▸ Collected material:

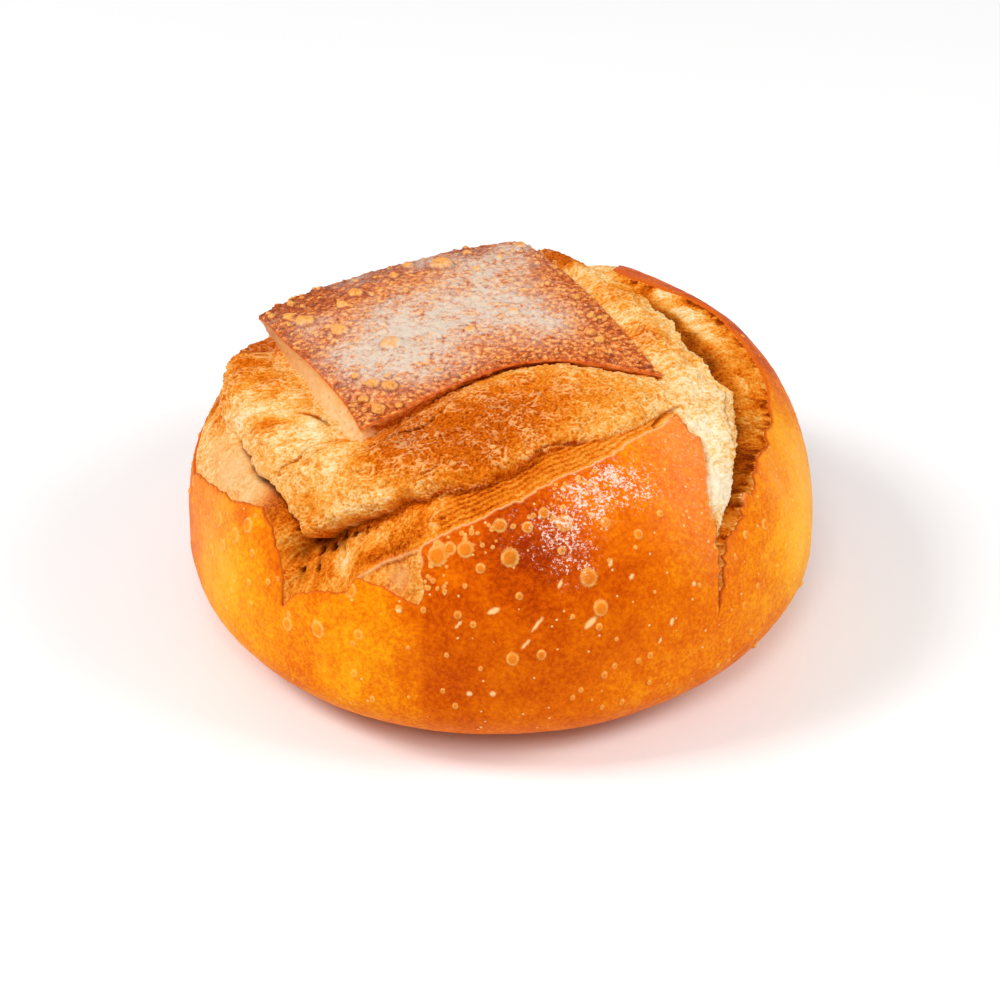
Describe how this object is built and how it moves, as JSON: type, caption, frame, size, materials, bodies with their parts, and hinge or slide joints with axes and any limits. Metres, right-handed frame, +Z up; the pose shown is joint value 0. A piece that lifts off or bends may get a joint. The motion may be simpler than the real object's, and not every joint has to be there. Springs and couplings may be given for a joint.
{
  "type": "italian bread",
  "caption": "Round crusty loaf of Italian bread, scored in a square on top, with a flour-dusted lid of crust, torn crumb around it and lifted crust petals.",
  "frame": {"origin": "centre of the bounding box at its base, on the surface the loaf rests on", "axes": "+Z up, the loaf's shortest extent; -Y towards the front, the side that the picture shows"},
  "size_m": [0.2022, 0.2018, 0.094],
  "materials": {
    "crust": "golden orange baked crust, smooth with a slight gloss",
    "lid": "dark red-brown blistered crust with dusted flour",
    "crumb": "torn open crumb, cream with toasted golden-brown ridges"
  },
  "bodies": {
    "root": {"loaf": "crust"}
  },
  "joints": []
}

▸ Exercise requirements:
Reproduce the material above exactly; please quote every line of it.

▸ Response to the exercise:
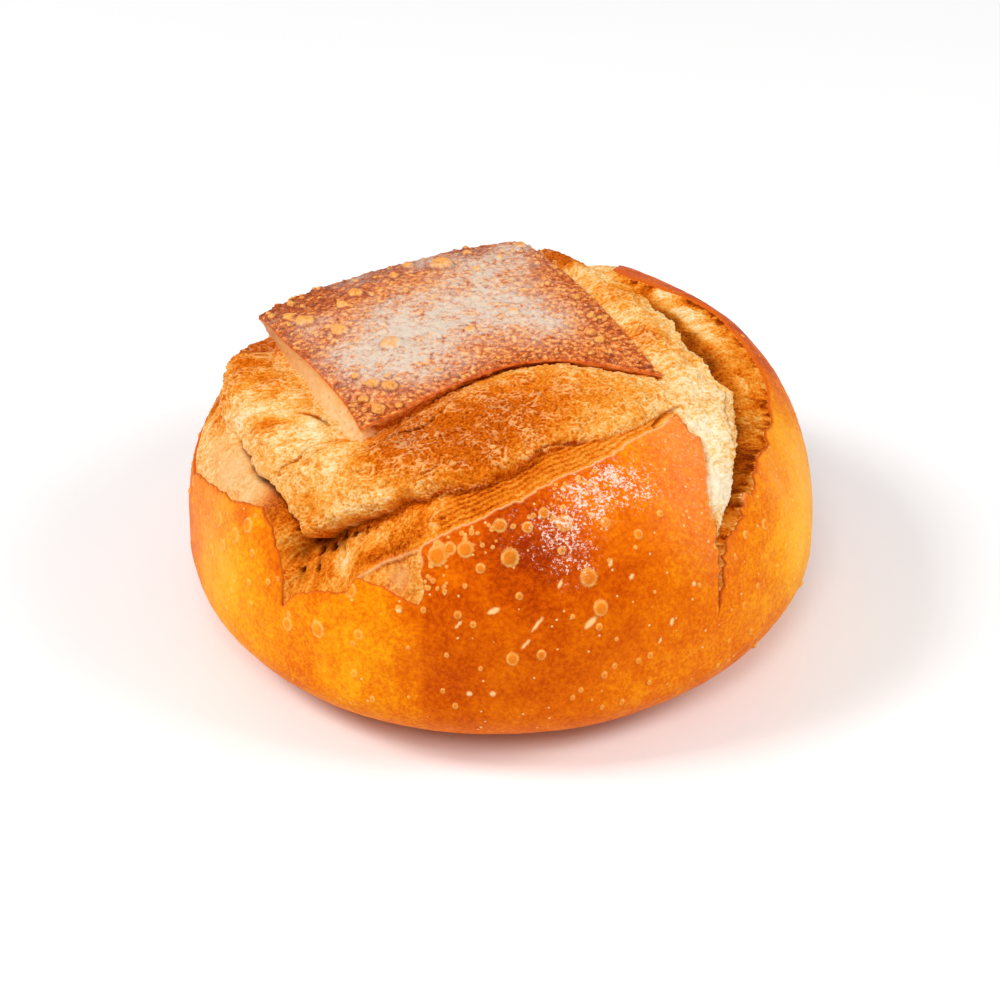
Describe how this object is built and how it moves, as JSON: type, caption, frame, size, materials, bodies with their parts, and hinge or slide joints with axes and any limits. Metres, right-handed frame, +Z up; the pose shown is joint value 0. A piece that lifts off or bends may get a joint. The motion may be simpler than the real object's, and not every joint has to be there. Springs and couplings may be given for a joint.
{
  "type": "italian bread",
  "caption": "Round crusty loaf of Italian bread, scored in a square on top, with a flour-dusted lid of crust, torn crumb around it and lifted crust petals.",
  "frame": {"origin": "centre of the bounding box at its base, on the surface the loaf rests on", "axes": "+Z up, the loaf's shortest extent; -Y towards the front, the side that the picture shows"},
  "size_m": [0.2022, 0.2018, 0.094],
  "materials": {
    "crust": "golden orange baked crust, smooth with a slight gloss",
    "lid": "dark red-brown blistered crust with dusted flour",
    "crumb": "torn open crumb, cream with toasted golden-brown ridges"
  },
  "bodies": {
    "root": {"loaf": "crust"}
  },
  "joints": []
}